Founded in 1998, Google just had its most dominant year, with its search market share rising from 77 percent to 83 percent and revenues jumping 25 percent. Because most of the revenue came from search, Google is trying to diversify. But it faces intense competition in every market.
In traditional search, Microsoft's Bing search engine and Facebook, which passed Google as the most popular website in the world, pose threats as people desire more personalized and social media-related search information. Searches for local information, such as restaurant reviews or directions, are 20 percent of all Google searches and half of all mobile or smartphone searches. Yet, local-related search advertising is a weakness for Google, but a strength for Groupon, Facebook Places, Living Social, Foursquare, and Bing. Although Google's Android smartphones have more market share than Apple's iPhone, the Android software is open source, so Google makes no money except for built-in Google Ads and services. Likewise, Google trails Apple and Amazon in the number of publishers who use their software, devices (i.e., smartphones, tablets, book readers), and online stores to sell electronic versions of newspapers, magazines, books, music, TV shows, and movies. Finally, Google's Chrome web browser (13% market share) competes with Microsoft's Internet Explorer (55%), Mozilla's Firefox (22%), and Apple's Safari (7%).
In short, Google is trying to position itself for the day when people won't automatically use a Google search box to find information. Keith Woolcock, founder of 5thColumnIdeas, a technology research firm, doubts Google is up to the task, saying, "The problem for me as an investor is that Google looks a little too [much] like last year's model. It's the chicken in the sandwich-Apple and Facebook are on the opposing sides. Google is in the middle. Really, it looks to me as though it has become the Microsoft of its generation: big, bad and quickly becoming irrelevant."

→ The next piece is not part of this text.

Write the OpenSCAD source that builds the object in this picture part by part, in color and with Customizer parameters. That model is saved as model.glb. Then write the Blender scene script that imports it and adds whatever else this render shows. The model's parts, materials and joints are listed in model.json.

Unfortunately, you fear that Woolcock might be right, which is why you replaced CEO, Eric Schmidt, who becomes executive chairman. When Google started, you were CEO for three years. But, as an introvert who prefers technology challenges to management issues, you were relieved to hire Schmidt from Sun Microsystems because of his extensive leadership experience. When Schmidt became CEO, Google was much smaller and still in start-up mode, so he focused on management and financial systems, while you and Sergey Brin focused on technology and product development. Google's philosophy was to hire really smart people and then let them do whatever they wanted. It was the norm for Google engineers to have 20 percent of their time to work on whatever they wanted to. And it spawned great products like Gmail, which engineer Paul Buchheit designed in a day and then shopped around, to get other Google engineers to join his team. This approach worked well until Google hit 10,000 employees. But at Google's current size, 24,000 employees, with plans to hire another 6,000, it leads to confusion, poor coordination, and a lack of focus.
Today, Google is a much larger, more complicated company. But the biggest problem is that paralyzing bureaucracy has slowed the company. As technology companies grow, this happens. IBM, Apple, Microsoft, and HP weren't immune, and neither is Google. In fact, the key reason you became CEO again was to streamline decision making and communication, and create clearer lines of responsibility and accountability. But how do you do that in a company of 30,000 people? A related problem is that top management is increasingly isolated from middle- and lower-level managers and employees who are responsible for the research and project management that is key to Google's success. So, what might you do to improve upward communication within the company? Finally, what can Google do to communicate effectively on an organization-wide basis in an organization that has dozens of product lines and hundreds of research projects and that will soon have 30,000 employees?
If you were the new CEO at Google, what would you do?